### WHAT YOU WILL DO
Print, exactly as they stand, the lines from the start of the listing to the line containing "# the floor, under the middle of the pile.", inclusive.

• • •

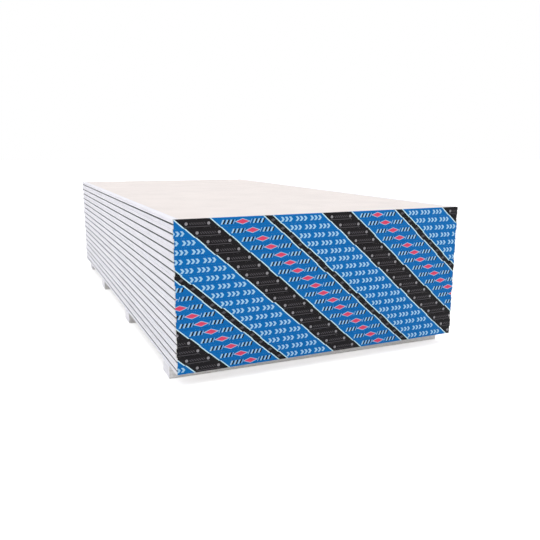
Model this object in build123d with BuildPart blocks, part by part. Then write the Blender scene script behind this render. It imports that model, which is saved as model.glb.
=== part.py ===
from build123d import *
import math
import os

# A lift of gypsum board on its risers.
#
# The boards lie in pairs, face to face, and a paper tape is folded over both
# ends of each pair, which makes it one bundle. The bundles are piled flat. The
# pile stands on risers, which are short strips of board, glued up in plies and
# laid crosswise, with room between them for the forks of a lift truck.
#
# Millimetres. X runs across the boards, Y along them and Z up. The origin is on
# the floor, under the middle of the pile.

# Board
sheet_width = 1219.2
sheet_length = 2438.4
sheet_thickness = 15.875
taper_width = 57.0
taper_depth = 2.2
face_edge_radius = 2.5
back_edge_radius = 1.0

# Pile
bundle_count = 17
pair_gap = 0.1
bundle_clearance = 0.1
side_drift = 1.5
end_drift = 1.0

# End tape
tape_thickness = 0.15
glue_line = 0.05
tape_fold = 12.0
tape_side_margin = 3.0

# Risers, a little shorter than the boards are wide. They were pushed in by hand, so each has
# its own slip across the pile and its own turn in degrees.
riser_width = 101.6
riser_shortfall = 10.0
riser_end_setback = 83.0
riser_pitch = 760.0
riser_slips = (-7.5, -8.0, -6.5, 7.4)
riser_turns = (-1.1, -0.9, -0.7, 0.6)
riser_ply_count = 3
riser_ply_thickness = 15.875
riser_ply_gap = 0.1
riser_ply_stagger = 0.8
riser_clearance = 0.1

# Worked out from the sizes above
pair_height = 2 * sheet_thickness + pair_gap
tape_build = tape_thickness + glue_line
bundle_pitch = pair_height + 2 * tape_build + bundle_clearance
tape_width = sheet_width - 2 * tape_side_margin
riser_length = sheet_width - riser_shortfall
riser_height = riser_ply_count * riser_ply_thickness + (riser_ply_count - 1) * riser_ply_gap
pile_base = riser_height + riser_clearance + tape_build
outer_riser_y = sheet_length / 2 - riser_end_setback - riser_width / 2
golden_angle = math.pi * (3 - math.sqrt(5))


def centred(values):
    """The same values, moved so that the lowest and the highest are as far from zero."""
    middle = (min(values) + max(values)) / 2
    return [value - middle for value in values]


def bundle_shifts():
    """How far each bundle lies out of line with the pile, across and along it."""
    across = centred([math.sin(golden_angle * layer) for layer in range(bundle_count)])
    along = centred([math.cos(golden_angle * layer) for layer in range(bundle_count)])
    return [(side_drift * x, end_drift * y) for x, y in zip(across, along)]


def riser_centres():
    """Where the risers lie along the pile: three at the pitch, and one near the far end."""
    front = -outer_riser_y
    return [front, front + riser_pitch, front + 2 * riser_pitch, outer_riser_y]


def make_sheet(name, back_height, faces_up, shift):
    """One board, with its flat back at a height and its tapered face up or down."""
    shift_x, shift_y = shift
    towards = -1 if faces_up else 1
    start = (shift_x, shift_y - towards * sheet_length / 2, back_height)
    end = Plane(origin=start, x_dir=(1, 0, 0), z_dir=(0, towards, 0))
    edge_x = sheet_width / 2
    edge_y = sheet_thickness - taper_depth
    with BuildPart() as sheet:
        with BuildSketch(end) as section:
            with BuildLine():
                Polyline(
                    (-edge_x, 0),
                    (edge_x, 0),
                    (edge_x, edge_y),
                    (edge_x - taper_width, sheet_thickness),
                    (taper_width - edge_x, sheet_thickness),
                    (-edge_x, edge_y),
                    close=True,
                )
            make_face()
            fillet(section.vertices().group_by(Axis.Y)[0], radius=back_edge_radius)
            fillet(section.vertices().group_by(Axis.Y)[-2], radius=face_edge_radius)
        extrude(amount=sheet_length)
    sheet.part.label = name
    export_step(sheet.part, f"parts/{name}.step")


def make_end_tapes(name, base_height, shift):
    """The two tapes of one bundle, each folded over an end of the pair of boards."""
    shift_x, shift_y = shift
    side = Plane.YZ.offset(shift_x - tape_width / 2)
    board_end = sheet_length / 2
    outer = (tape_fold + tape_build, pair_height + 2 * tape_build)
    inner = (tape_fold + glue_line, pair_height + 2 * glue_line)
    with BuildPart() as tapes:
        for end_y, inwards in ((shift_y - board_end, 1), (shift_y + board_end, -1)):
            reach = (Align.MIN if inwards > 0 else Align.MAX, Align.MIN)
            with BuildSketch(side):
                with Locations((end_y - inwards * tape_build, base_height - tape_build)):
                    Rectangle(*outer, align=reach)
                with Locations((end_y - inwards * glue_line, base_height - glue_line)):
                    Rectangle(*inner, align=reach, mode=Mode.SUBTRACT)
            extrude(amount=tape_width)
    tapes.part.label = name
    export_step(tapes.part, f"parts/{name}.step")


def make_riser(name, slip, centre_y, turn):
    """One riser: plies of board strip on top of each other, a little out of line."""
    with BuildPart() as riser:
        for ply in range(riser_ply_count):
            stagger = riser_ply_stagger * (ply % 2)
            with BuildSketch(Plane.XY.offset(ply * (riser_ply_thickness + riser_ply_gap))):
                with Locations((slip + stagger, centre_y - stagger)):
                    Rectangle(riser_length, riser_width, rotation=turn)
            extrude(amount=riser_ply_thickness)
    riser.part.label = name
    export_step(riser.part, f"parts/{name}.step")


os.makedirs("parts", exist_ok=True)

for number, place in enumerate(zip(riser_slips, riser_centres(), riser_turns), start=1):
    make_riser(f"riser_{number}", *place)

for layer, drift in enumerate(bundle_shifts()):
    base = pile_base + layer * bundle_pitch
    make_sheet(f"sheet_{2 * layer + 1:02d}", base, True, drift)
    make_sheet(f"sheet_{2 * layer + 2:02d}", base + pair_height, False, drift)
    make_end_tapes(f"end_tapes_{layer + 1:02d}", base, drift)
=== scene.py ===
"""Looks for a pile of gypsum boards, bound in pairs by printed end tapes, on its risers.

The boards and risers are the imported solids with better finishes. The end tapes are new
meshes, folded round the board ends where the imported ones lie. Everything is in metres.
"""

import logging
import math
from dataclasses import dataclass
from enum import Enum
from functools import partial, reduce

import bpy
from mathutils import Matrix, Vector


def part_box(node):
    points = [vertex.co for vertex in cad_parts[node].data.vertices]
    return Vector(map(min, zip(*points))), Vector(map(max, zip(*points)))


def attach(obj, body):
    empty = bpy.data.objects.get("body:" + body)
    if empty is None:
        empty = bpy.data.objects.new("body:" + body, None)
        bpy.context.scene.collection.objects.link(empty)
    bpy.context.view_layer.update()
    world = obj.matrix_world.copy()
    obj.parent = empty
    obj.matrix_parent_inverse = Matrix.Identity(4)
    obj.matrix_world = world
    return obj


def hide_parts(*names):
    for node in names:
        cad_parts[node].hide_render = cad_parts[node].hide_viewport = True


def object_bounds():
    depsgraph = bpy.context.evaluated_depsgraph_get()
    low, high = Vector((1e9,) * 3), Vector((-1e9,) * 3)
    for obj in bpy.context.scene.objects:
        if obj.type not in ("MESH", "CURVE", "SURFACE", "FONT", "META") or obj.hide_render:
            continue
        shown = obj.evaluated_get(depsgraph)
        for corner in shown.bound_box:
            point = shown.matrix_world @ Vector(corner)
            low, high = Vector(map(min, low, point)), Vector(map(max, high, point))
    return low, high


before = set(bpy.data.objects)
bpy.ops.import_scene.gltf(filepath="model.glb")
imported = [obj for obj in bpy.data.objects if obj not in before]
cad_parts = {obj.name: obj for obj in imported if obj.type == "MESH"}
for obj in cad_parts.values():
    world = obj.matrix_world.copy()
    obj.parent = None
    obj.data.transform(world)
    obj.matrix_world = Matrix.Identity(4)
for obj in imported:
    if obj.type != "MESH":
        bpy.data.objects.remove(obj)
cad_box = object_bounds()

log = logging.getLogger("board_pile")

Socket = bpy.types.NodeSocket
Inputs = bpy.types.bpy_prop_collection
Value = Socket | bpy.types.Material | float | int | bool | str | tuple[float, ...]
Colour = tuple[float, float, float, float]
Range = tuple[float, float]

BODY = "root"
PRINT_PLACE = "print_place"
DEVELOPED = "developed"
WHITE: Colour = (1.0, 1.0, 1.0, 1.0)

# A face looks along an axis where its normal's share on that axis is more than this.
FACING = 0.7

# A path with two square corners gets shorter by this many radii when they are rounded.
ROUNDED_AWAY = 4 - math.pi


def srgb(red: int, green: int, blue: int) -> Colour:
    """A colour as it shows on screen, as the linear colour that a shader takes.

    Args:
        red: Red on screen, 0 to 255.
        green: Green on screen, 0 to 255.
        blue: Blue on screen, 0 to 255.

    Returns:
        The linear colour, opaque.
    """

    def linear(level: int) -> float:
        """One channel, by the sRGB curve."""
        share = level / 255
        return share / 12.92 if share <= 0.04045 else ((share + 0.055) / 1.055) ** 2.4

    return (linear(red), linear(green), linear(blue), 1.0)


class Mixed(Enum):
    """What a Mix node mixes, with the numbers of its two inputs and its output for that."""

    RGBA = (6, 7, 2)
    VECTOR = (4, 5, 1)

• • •

### WRITTEN REPLY
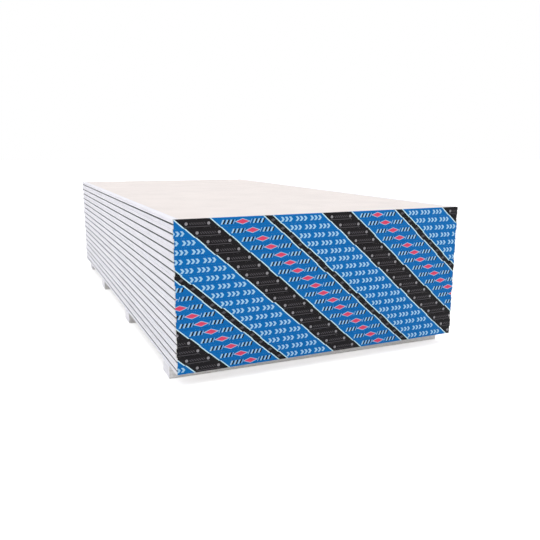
Model this object in build123d with BuildPart blocks, part by part. Then write the Blender scene script behind this render. It imports that model, which is saved as model.glb.
=== part.py ===
from build123d import *
import math
import os

# A lift of gypsum board on its risers.
#
# The boards lie in pairs, face to face, and a paper tape is folded over both
# ends of each pair, which makes it one bundle. The bundles are piled flat. The
# pile stands on risers, which are short strips of board, glued up in plies and
# laid crosswise, with room between them for the forks of a lift truck.
#
# Millimetres. X runs across the boards, Y along them and Z up. The origin is on
# the floor, under the middle of the pile.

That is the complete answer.